March 18, 2015 | 4 min read

The Guardian, Financial Times, CNN International, The Economist and Reuters have come together to pool their 110 million-strong combined audiences letting advertisers buy inventory programmatically via a central exchange.

Pangaea

The Pangaea alliance will be launched in beta from April, and will offer advertisers the ability to access display and native advertising across the group via the Rubicon Project’s platform.

The initiative, which will open up inventory for buying across Europe, North America, the Middle East and Asia Pacific, was spearheaded by the Guardian, with CNN International, the Financial Times and Reuters as founding partners, while The Economist will provide access to advertising inventory.

It is understood the model emulates the existing French premium publisher exchange group La Place Media.

Pangaea has been formed to help allay advertisers’ concerns about the “black box” of programmatic spending, guaranteeing their creative will appear alongside trusted, quality content.

The move will mean advertisers can access the first-party data of all the publisher partners to deliver highly targeted campaigns, and will offer a range of advertising formats.

Tim Gentry, global revenue director at Guardian News & Media and Pangaea Alliance project lead, said: “As the world becomes more complex and networked, Pangaea will give advertisers one single programmatic solution for driving influence at scale, allowing them to get cut-through in an increasingly fragmented market using the latest ad serving technology.

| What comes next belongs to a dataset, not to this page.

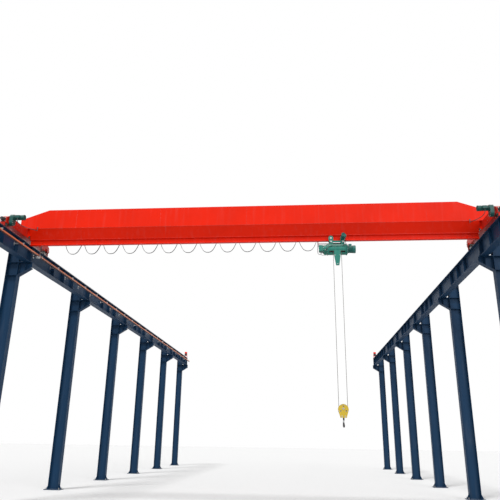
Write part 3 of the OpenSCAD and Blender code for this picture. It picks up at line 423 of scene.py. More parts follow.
rubberValues = dict(
    fineScale=350.0, cloudScale=9.0, bloom=(0.35, 0.75), rough=(0.3, 0.7), roughSpan=0.08, bump=0.3,
    relief=0.0004)


def rubberMaterial(name, colour, bloom, rough, v=rubberValues):
    # black rubber with a grey bloom in soft clouds
    m, tree, shader = startMaterial(name)
    place = placeIn(tree)
    fine = cloudAt(tree, place, v['fineScale'], 3.0)
    cloud = cloudAt(tree, place, v['cloudScale'], 5.0)
    tone = mixColour(tree, spread(tree, cloud, *v['bloom']), (*colour, 1), (*bloom, 1))
    rough = spread(tree, cloud, *v['rough'], rough - v['roughSpan'], rough + v['roughSpan'])
    surface(tree, shader, tone, rough, fine, v['bump'], v['relief'])
    return m


conductorValues = dict(
    orange=(0.80, 0.20, 0.065), faded=(0.83, 0.30, 0.15), brown=(0.09, 0.035, 0.03), bandTop=8.570,
    bandEdge=0.0015, patchScale=2.2, patchStretch=(1, 0.3, 1), patch=(0.35, 0.7), dust=0.55, streaks=0.1,
    variation=0.2, rough=(0.3, 0.7, 0.42, 0.6))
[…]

"Pangaea’s uniqueness lies in the quality of its partners. We know that trust is the biggest driver of brand advocacy, so we have come together to scale the benefits of advertising within trusted media environments, which are geared towards delivering cutting-edge creative campaigns in technically advanced formats.”

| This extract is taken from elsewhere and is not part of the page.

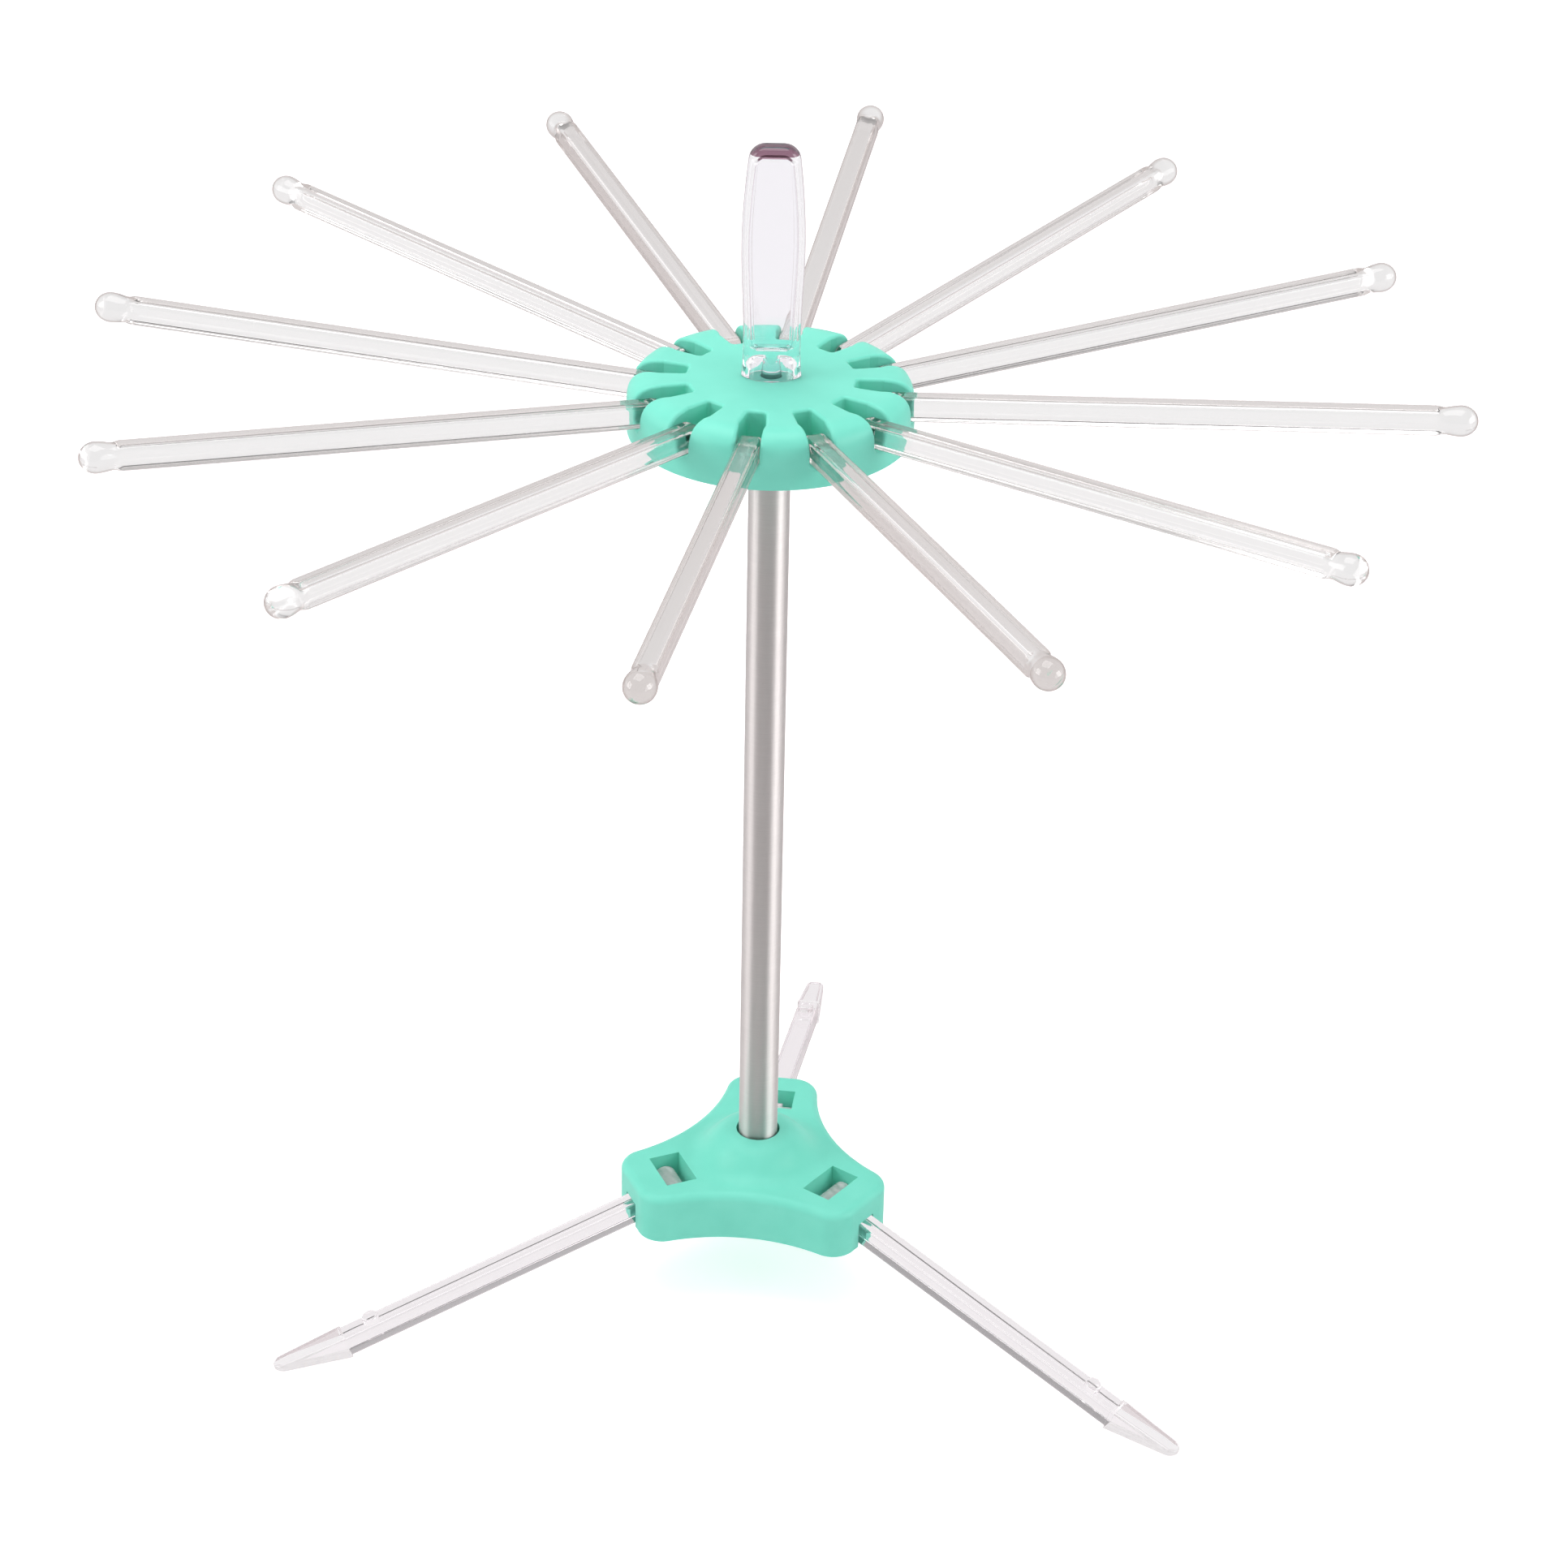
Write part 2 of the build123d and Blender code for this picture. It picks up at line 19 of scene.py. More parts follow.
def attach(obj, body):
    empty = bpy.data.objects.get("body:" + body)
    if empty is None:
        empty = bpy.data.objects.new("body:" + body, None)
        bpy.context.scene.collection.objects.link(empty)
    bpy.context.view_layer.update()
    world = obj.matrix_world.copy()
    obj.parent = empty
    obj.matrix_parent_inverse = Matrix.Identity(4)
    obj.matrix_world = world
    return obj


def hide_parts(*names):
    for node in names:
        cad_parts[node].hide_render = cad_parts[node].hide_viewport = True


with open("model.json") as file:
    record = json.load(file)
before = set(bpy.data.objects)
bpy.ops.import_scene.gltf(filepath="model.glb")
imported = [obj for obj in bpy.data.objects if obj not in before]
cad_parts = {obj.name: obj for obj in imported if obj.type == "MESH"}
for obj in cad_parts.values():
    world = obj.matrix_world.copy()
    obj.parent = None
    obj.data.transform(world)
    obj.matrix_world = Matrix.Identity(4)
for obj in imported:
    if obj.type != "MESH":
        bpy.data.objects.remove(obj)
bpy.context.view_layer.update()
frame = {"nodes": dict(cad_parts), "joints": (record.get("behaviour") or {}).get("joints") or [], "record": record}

MM = 0.001
nodes = frame["nodes"]
joints = {joint["name"]: joint for joint in frame["joints"]}
arm_names = sorted(name for name in nodes if name.startswith("arm_"))
leg_names = sorted(name for name in nodes if name.startswith("leg_"))
print("arms", len(arm_names), "legs", len(leg_names))

# %% [markdown]
# ## Camera
# The picture was taken with a long lens, a little from above. The camera looks
# down by about thirty degrees and leans a touch to one side, so it is turned in
# three steps: upright, then down, then the lean. A long lens keeps the round
# head and the feet in the same gentle perspective as in the picture.

# %% Camera
camera_place = Vector((0.15162, -1.23051, 0.92292))
camera_turn = radians(6.705)
camera_pitch = radians(30.176)
camera_lean = radians(1.168)
lens_mm = 94.93
sensor_mm = 36.0
farthest_seen = 10.0


def add_camera():
    """A camera at the photograph's place and angle."""
    data = bpy.data.cameras.new("camera")
    data.lens = lens_mm
    data.sensor_width = sensor_mm
    data.sensor_fit = "HORIZONTAL"
    data.clip_end = farthest_seen
    camera = bpy.data.objects.new("camera", data)
    turn = Matrix.Rotation(camera_turn, 4, "Z")
    tilt = Matrix.Rotation(pi / 2 - camera_pitch, 4, "X")
    lean = Matrix.Rotation(camera_lean, 4, "Z")
    camera.matrix_world = Matrix.Translation(camera_place) @ turn @ tilt @ lean
    bpy.context.scene.collection.objects.link(camera)
    bpy.context.scene.camera = camera
    return camera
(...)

The publishers have been discussions with a number of advertisers and will announce campaigns over the course of the beta.

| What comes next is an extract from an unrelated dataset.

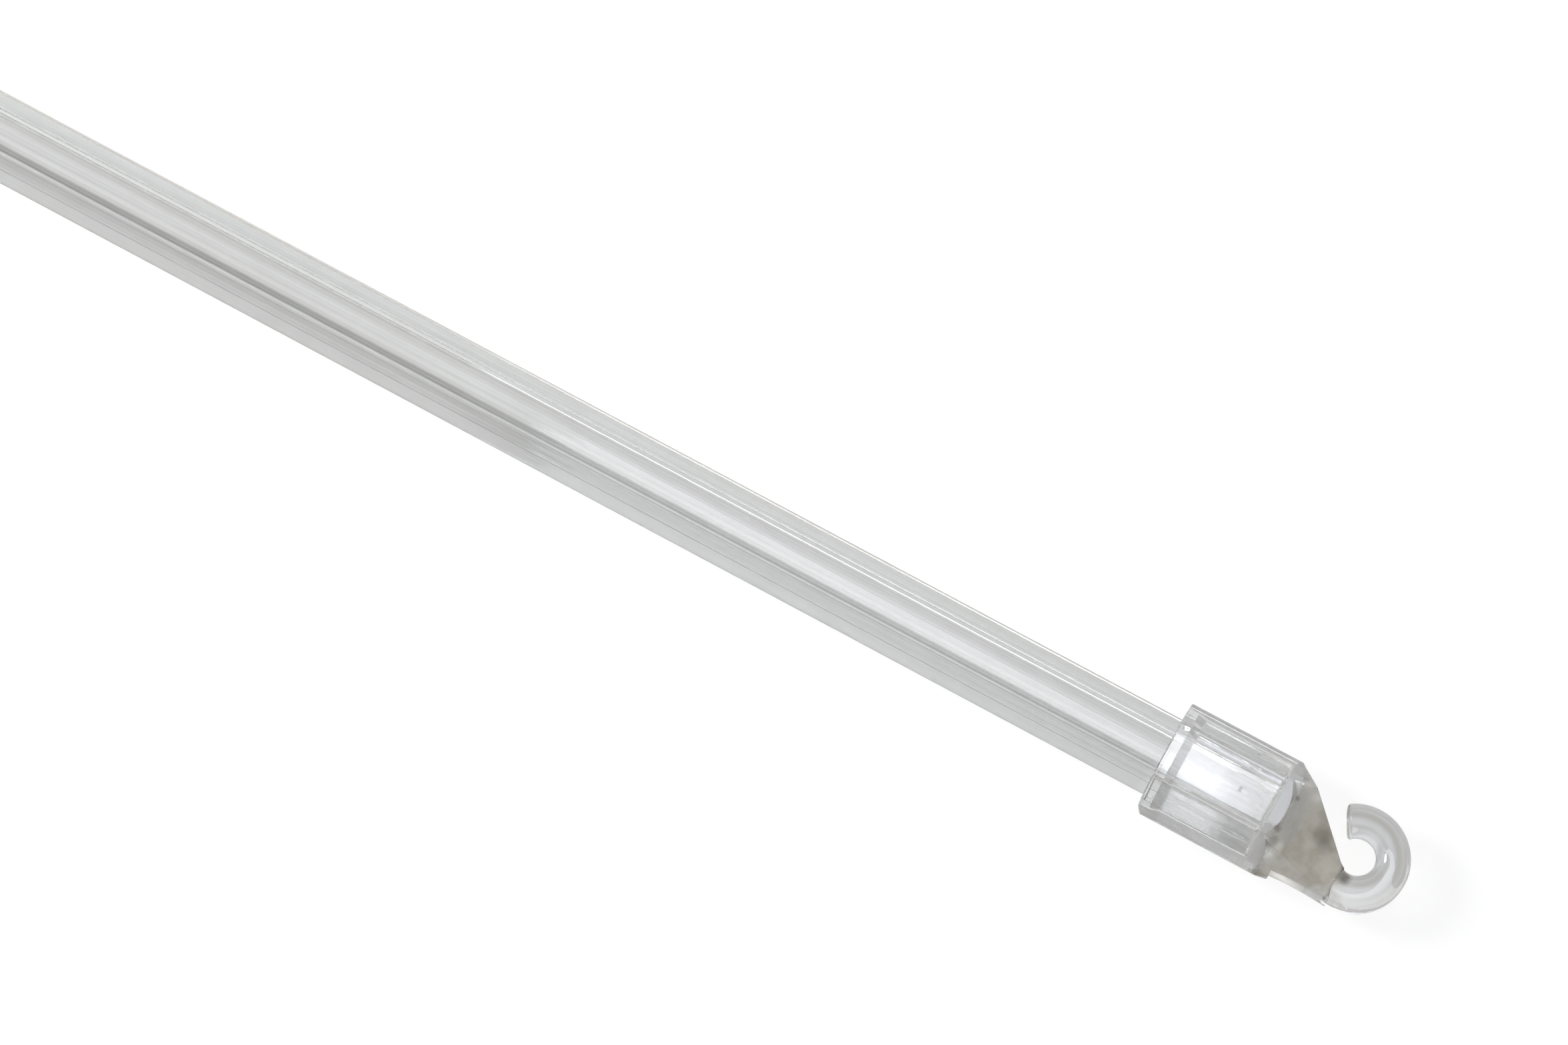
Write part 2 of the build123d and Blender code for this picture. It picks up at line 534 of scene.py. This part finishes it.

Dominic Good, advertising sales director at the Financial Times, described Pangaea as an “exciting” initiative, adding that it “strengthens premium publishers' proposition by guaranteeing a trusted advertising environment, building significant scale and sharing smart targeting abilities".

Rani Raad, chief commercial officer of CNN International, added: “In the fast-developing area of programmatic trading, it makes sense for us to collaborate with other leading news companies to gain first mover advantage through a powerful global alliance. This opportunity will extend to a wide range of agencies and brands that want to harness the power of the innovative platforms, rich content mix and large-scale premium audiences delivered through Pangaea.”

Meanwhile Rubicon Project's general manager, International, Jay Stevens said this marks the sixth publisher collective it has powered bringing together competitive publishers in France, Denmark and the Czech Republic.“As the industry consolidates with an increasing amount of advertising planned and bought by agency trading desks, publisher collectives such as Pangea, enable media brands to collaborate and compete for share of media plans against global digital competitors such as Google, Facebook and LinkedIn,” he added.

The beta phase of the Pangaea Alliance will be managed by a central team which includes commercial leadership and operational resource from all the member publishers. On full launch later this year, it will be managed by its own sales team, so advertisers can have one port of call their campaigns.